Journalism student Billy Hawkins acknowledge Beppe Sannino’s success in tightening up the Hornets, but says it’s time to look at the offence
GIANNI Brera – illustrious football writer and tobacco pipe savant – once remarked that ‘the perfect football game would finish 0-0`, believing that every goal scored was caused by a defensive mistake rather than any attacking skill.
For the man who invented the word ‘Libero‘ and fanatically reinforced the Catenaccio system of Helenio Herrera, a successful team was a defensive one.
Beppe Sannino, on extending his unbeaten run to five games – with four clean sheets in that period – is certainly living the vision of Brera.
Drawing away to Yeovil – seen as prime example of the current management regime – has been taken as a low point for the current season.
The distinctive lack of attacking potency – the game only produced two shots on target for Watford – has been an ongoing theme for the duration of Sannino`s reign, and a focus upon direct play – a style more heavily associated with Watford than Gianfranco Zola`s pass-and-move philosophy – is seen as rudimental in the current footballing age. Yet, as Herrera himself said apropos the need for directness: ‘In attack, all the players know what I wanted: vertical football with great speed, with no more than three passes to get to the opponent`s box. If you lose the ball playing vertically, it`s not a problem – but lose it laterally and you pay with a goal.`
The current propensity to play the ball across the backline – as evidenced under Zola`s regime – leads to a propensity of errors; Fernando Forestieri`s goal versus Brighton was a result of defensive overplaying on the lateral axis by the Brighton defence – once the ball is stolen by the forward, the defensive line is always playing catch-up.
It is telling that the majority of the goals scored since the arrival of Sannino have come from opposition defensive errors. For a man who vowed upon arrival to improve the defence before moving further up the field – a fact many people seem to have forgotten in the current turgid climate – it is promising to see that the intelligent play of the forwards comes from a defensive mind-set – Sannino`s theory is being heard and the improvements are visible everywhere on the pitch.
The four clean sheets out of five suggest that the defensive side of the game has been almost solidified – although the dropping deep analysed in my last article in a risky tactic when drawing 0-0, inviting pressure in an unassailable quantity – and it is now Sannino’s task to improve the attacking side of the game; a task that could be as hard as sorting out the defence.

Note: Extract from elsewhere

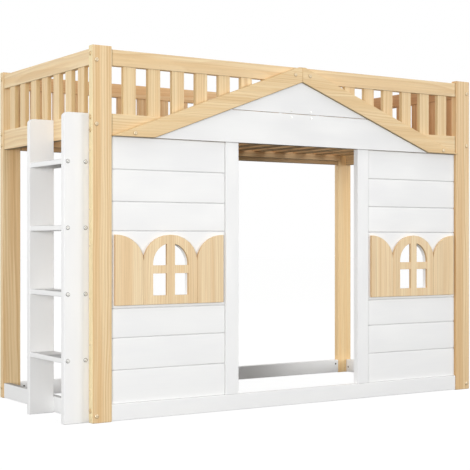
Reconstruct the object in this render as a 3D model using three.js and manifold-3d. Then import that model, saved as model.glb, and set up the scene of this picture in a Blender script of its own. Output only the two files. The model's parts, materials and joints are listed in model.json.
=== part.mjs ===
// A house loft bed: a raised single bed on a pine frame, with guard slats all round, a white playhouse
// front with a doorway, two arched windows and a gable, and a ladder at its left end.
// Lengths are in millimetres. +X runs along the bed to the right, +Y to the rear and +Z up.
// The pieces are laid out from the front left corner of the posts' footprint, and the whole bed is then
// moved so that the middle of its overall footprint is the origin.
import * as THREE from 'three';
import { RoundedBoxGeometry } from 'three/addons/geometries/RoundedBoxGeometry.js';
import { mergeVertices } from 'three/addons/utils/BufferGeometryUtils.js';
import Module from 'manifold-3d';

const wasm = await Module();
wasm.setup();

// Mattress and the room around it
const mattressLength = 2000;
const mattressWidth = 900;
const mattressEndPlay = 4;
const mattressSidePlay = 2;

// Every two pieces that meet keep this gap, and a tongue has it on each side of its groove
const jointGap = 0.2;
const cutOverrun = 5;

// Posts
const postWidth = 88;
const postThickness = 34;
const postEase = 3;

// Rails between the posts
const railThickness = 28;
const railSetback = 5;
const railEase = 2;
const topRailHeight = 66;
const topRailDrop = 12;
const guardHeight = 194;
const deckRailHeight = 90;
const denHeight = 1158;
const footRailHeight = 68;
const footRailLift = 2;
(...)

For all the offensive brilliance of Zola’s reign, much of his philosophy is based upon individual brilliance rather than cohesion to a unit of attacking focus.
Valeriy Lobanovskyi – legendary Dynamo Kyiv coach – was a key believer in the ‘science’ of football; aided by Anatoliy Zelentsov, and influenced by the rise of the computer age in the 1960’s, he implemented the theory that a football match was comprised of 22 elements – two sub-systems of 11 elements.
As both sub-systems are restricted by the laws of the game and the pitch, it is the strength of each sub-systems that defines the outcome of the game; if one is stronger than the other then they will win. For Lobanovskyi, and his methodological mind, the efficiency of each sub-system was more effective than the sum of its parts; or, the team was best when combined as one, rather than 11 individuals. Oleg Blokhin proved that a flair player can exist in a cohesive unit, and the connections between the team will be better as he is more talented.
Sannino has his team playing as a unit, as evidenced by the attacking aid of the defence; and it is his priority to complete his sub-system with a attacking prowess.
Even Brera was a man who accepted the importance of attacking play; Gigi Riva – all-time leading scorer for the Italian national team – was christened Rombo di Tuono (Roar of Thunder) by Brera due to his unstoppable attacking prowess. Now that Sannino has sorted out the defensive frailties that have characterised Watford for years, he could do with working on the attacking side of the team and finding his own Rombo di Tuono.
After all, even La Grande Inter had to score to win.